DATASET SECTION =>
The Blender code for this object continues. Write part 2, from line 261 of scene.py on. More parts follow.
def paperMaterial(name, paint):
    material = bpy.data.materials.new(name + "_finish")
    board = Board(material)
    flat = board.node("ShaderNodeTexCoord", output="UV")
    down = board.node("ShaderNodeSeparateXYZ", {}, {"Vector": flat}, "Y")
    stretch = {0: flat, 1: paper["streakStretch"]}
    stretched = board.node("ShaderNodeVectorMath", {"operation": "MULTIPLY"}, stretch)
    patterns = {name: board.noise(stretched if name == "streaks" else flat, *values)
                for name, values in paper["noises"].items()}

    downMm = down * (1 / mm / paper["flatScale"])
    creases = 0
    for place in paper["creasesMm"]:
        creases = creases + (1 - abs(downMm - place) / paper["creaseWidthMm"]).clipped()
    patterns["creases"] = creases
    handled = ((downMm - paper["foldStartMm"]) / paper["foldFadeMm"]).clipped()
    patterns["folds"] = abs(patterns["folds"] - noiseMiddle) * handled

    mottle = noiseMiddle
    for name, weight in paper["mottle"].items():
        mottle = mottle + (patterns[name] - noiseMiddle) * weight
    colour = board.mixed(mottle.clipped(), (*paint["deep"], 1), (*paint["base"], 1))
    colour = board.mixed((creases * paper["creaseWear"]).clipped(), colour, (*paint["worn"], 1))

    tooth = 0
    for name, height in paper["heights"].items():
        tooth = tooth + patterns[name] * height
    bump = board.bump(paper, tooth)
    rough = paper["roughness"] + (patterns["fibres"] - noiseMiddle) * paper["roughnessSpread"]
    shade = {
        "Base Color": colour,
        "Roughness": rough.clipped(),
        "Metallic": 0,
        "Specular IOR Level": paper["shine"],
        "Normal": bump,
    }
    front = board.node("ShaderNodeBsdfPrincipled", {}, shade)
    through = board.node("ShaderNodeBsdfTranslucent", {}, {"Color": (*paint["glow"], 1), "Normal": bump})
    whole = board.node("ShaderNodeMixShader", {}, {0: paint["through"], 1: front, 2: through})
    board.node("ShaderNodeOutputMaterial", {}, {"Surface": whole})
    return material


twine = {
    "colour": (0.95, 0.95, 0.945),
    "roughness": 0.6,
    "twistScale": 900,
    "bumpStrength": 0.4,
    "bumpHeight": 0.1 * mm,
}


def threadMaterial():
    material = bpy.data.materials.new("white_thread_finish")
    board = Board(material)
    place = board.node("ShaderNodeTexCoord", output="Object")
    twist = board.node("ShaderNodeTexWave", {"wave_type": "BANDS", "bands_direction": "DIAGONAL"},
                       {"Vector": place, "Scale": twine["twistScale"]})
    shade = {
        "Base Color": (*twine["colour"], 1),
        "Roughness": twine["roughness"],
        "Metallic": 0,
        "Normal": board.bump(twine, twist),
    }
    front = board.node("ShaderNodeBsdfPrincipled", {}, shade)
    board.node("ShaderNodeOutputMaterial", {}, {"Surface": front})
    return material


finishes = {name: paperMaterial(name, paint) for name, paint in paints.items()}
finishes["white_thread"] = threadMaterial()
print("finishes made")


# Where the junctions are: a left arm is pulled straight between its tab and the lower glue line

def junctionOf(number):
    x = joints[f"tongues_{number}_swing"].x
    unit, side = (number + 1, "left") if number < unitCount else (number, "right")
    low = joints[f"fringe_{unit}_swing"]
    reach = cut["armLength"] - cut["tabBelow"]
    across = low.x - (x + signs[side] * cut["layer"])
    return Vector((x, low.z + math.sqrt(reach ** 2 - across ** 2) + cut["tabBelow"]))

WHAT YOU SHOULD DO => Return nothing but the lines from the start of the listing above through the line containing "colour = board.mixed((creases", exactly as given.

COMPLETED TASK =>
The Blender code for this object continues. Write part 2, from line 261 of scene.py on. More parts follow.
def paperMaterial(name, paint):
    material = bpy.data.materials.new(name + "_finish")
    board = Board(material)
    flat = board.node("ShaderNodeTexCoord", output="UV")
    down = board.node("ShaderNodeSeparateXYZ", {}, {"Vector": flat}, "Y")
    stretch = {0: flat, 1: paper["streakStretch"]}
    stretched = board.node("ShaderNodeVectorMath", {"operation": "MULTIPLY"}, stretch)
    patterns = {name: board.noise(stretched if name == "streaks" else flat, *values)
                for name, values in paper["noises"].items()}

    downMm = down * (1 / mm / paper["flatScale"])
    creases = 0
    for place in paper["creasesMm"]:
        creases = creases + (1 - abs(downMm - place) / paper["creaseWidthMm"]).clipped()
    patterns["creases"] = creases
    handled = ((downMm - paper["foldStartMm"]) / paper["foldFadeMm"]).clipped()
    patterns["folds"] = abs(patterns["folds"] - noiseMiddle) * handled

    mottle = noiseMiddle
    for name, weight in paper["mottle"].items():
        mottle = mottle + (patterns[name] - noiseMiddle) * weight
    colour = board.mixed(mottle.clipped(), (*paint["deep"], 1), (*paint["base"], 1))
    colour = board.mixed((creases * paper["creaseWear"]).clipped(), colour, (*paint["worn"], 1))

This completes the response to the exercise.